|SUBJECT:||M.S. Thesis Presentation|
|TIME:||Monday, March 31, 2014, 3:00 p.m.|
|PLACE:||Love Building, 109|
|TITLE:||Embedded Active and Passive Methods to Reduce the Junction Temperature of Power and RF Electronics|
|COMMITTEE:||Dr. Samuel Graham, Co-Chair (ME)
Dr. Satish Kumar, Co-Chair (ME)
Dr. Yogendra Joshi (ME)
AlGaN/GaN high electron mobility transistors (HEMTs) have been widely used for high power and high frequency RF communications due to their fast switching and large current handling capabilities. The reliability of such devices is strongly affected by the junction temperature where the highest magnitude occurs in a local region on the drain side edge of the gate called the hotspot. Thus, thermal management of these devices remains a major concern in the design and reliability of systems employing AlGaN/GaN HEMTs. Due to the large power densities induced in these devices locally near the drain side edge of the gate, it is clear that moving thermal management solutions closer to the heat generation region is critical in order to reduce the overall junction temperature of the device.

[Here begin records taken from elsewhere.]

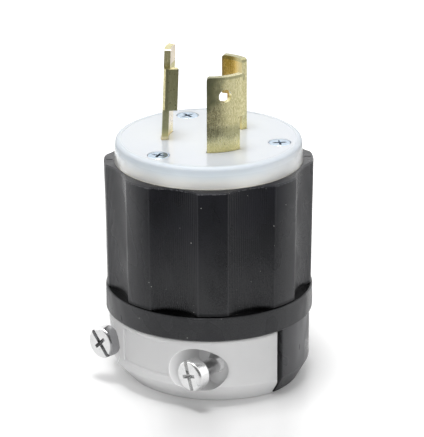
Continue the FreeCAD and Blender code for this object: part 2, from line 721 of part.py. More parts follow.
pieces = {
    "face_plate": make_face_plate(),
    "terminal_block": make_terminal_block(),
    "neutral_blade": make_locking_blade("neutral", neutral_blade_height),
    "line_blade": make_locking_blade("line", line_blade_height),
    "ground_blade": make_ground_blade(),
    "fluted_shell": make_fluted_shell(),
    "rear_housing": make_rear_housing(),
    "clamp_jaw": make_clamp_jaw(),
    "clamp_screw_left": make_clamp_screw(-clamp_screw_x, left_head_reach, left_head_rise, left_slot_angle),
    "clamp_screw_right": make_clamp_screw(clamp_screw_x, right_head_reach, right_head_rise, right_slot_angle),
    "clamp_nut_left": make_clamp_nut(-clamp_screw_x, left_head_rise),
    "clamp_nut_right": make_clamp_nut(clamp_screw_x, right_head_rise),
}
for blade_name in blade_bases:
    pieces["terminal_screw_" + blade_name] = make_terminal_screw(blade_name)
    pieces["wire_clamp_" + blade_name] = make_wire_clamp(blade_name)
for number, screw_azimuth in enumerate(assembly_azimuths, start=1):
    pieces["assembly_screw_%d" % number] = make_assembly_screw(screw_azimuth)
    pieces["threaded_insert_%d" % number] = make_threaded_insert(screw_azimuth)

os.makedirs("parts", exist_ok=True)
for node, shape in pieces.items():
    shape.exportStep("parts/" + node + ".step")
    print(node, "solids", len(shape.Solids), "valid", shape.isValid(), "volume", round(shape.Volume, 1))
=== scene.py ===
import math

import bpy
import numpy as np
from mathutils import Matrix, Vector


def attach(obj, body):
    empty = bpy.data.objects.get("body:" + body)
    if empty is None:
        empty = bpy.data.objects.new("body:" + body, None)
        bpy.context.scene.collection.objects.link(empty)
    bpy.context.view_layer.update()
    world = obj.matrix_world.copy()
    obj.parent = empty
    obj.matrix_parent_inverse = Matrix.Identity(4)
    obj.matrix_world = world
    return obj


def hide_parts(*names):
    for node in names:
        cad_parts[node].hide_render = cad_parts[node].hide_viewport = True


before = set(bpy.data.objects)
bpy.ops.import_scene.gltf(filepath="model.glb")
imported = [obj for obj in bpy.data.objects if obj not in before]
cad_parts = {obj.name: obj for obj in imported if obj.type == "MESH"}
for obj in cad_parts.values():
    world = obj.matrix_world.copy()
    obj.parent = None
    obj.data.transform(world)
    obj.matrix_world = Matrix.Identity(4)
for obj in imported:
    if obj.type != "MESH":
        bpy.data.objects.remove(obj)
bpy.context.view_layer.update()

MM = 0.001
VIEW_TURN = math.radians(42.8)
VIEW_TILT = math.radians(20.58)
PLUG_MIDDLE = Vector((0, 0, 0.04))

# Heights on the plug, in millimetres
COLLAR_FOOT = 17.2
COLLAR_TOP = 23.2
BEVEL_FOOT = 54.2
GRIP_TOP = 54.5


# Camera and lamps

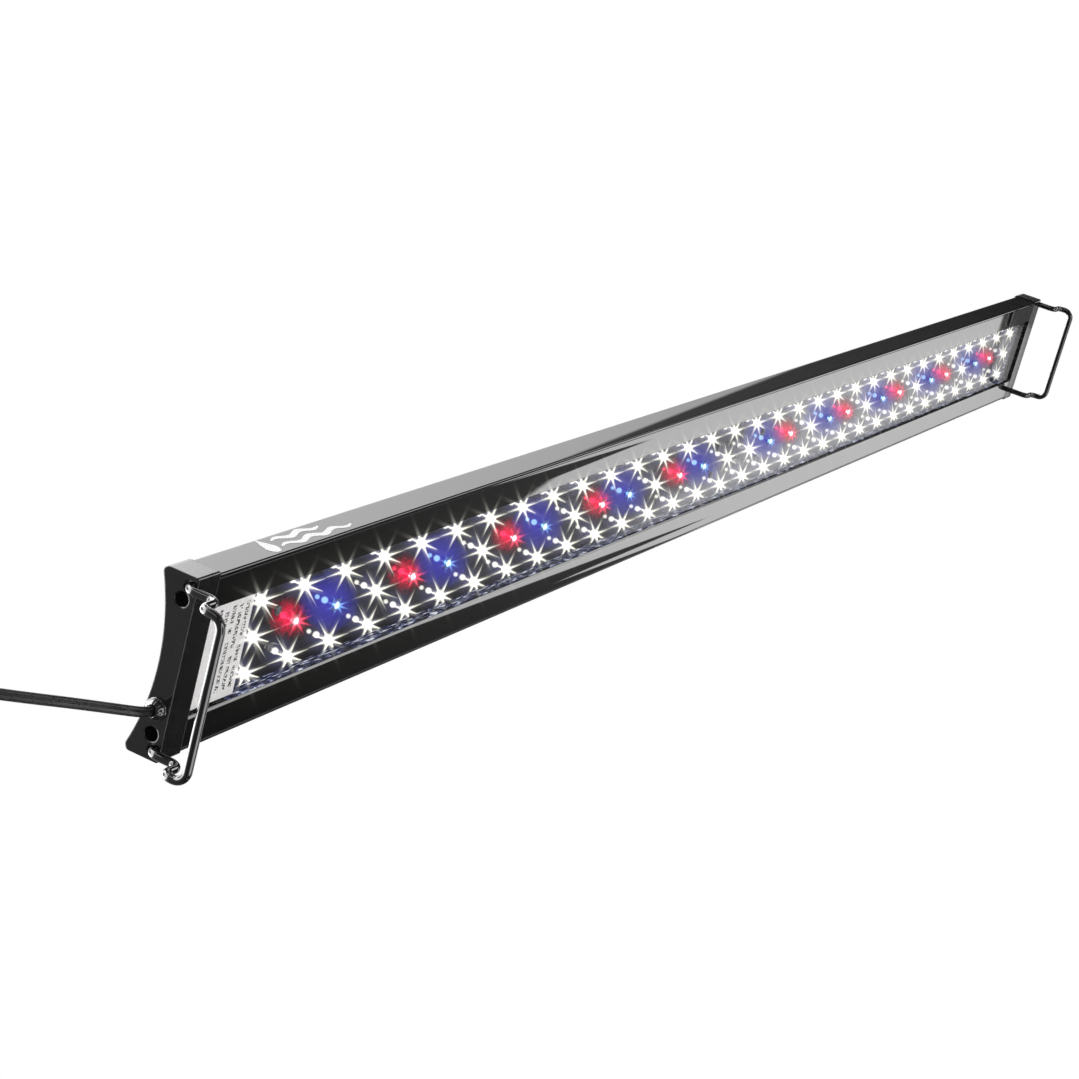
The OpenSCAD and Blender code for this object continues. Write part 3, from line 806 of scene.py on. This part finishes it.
def loose_part_centres(node):
    """Centre of each separate solid in a CAD node, in order along the light."""
    work = bmesh.new()
    work.from_mesh(NODES[node].data)
    bmesh.ops.remove_doubles(work, verts=work.verts, dist=1e-6)
    waiting = set(work.verts)
    centres = []
    while waiting:
        stack = [waiting.pop()]
        low, high = stack[0].co.copy(), stack[0].co.copy()
        while stack:
            vertex = stack.pop()
            low = Vector(map(min, low, vertex.co))
            high = Vector(map(max, high, vertex.co))
            for edge in vertex.link_edges:
                other = edge.other_vert(vertex)
                if other in waiting:
                    waiting.remove(other)
                    stack.append(other)
        centres.append((low + high) / 2)
    work.free()
    return sorted(centres, key=lambda c: (round(c.x, 4), round(c.y, 4)))


def rounded_square(half, corner, steps=8):
    """Points round a square with round corners."""
    points = []
    for quarter in range(4):
        middle = math.radians(90 * quarter + 45)
        for step in range(steps):
            angle = math.radians(90 * quarter + 90 * (step + 0.5) / steps)
            x = math.copysign(half - corner, math.cos(middle)) + corner * math.cos(angle)
            y = math.copysign(half - corner, math.sin(middle)) + corner * math.sin(angle)
            points.append((x, y))
    return points


def lamp_package(work, centre, low_z, high_z):
    """A lamp: chamfered body, conical well and a flat lit fill, facing down."""
    half, corner, chamfer = LAMP_SIDE / 2, 0.35 * MM, 0.3 * MM
    well_r, fill_r, depth = 2.1 * MM, 1.75 * MM, 0.35 * MM
    sides = 32
    turn = math.pi / sides
    levels = [
        (rounded_square(half, corner), high_z),
        (rounded_square(half, corner), low_z + chamfer),
        (rounded_square(half - chamfer, corner), low_z),
        (circle_points(well_r, sides, turn), low_z),
        (circle_points(fill_r, sides, turn), low_z + depth),
    ]
    rings = [[(centre.x + x, centre.y + y, z) for x, y in ring] for ring, z in levels]
    made = skin(work, rings, cap_end=False)
    fill = work.faces.new(made[-1])
    fill.material_index = 1


def build_lamps(node, slot):
    """Replaces a node's plain packages with finer ones in the same places."""
    low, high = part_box(node)
    centres = loose_part_centres(node)

    def fill(work):
        for centre in centres:
            lamp_package(work, centre, low.z, high.z)

    materials = [MATERIALS[slot], LAMP_GLOW[node]]
    piece = new_piece(node + "_packages", fill, "housing", materials, smooth=False)
    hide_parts(node)


# ---------------------------------------------------------------- badge on the front


def flat_shape(work, outline, y_from, y_to):
    """A plate in the plane of the front face, from an outline of (x, z) points."""
    front = [work.verts.new((x, y_to, z)) for x, z in outline]
    back = [work.verts.new((x, y_from, z)) for x, z in outline]
    work.faces.new(front)
    work.faces.new(back[::-1])
    for i in range(len(outline)):
        j = (i + 1) % len(outline)
        work.faces.new((front[i], front[j], back[j], back[i]))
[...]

In this work, we explore the use of embedded microchannel cooling in the substrate of AlGaN/GaN HEMTs made on Si and SiC substrates and compare them to passive cooling techniques using Si, SiC, and diamond substrates. In addition, the impact of cooling fluids and harsh environmental conditions were considered. The study was performed using a combination of CFD and finite element analysis on packaged AlGaN/GaN HEMTs. Active cooling using embedded microchannels were shown to have a significant impact on the heat dissipation over the passive cooling methods, approaching or exceeding that of diamond cooled devices. For vertical power devices (IGBT), embedded microchannels in the power electronics substrates were explored. In both the power devices and lateral AlGaN/GaN HEMTs, the use of embedded microchannels with nonlinear channel geometries was shown to be the most effective in terms of reducing the device junction temperature while minimizing the pumping power required.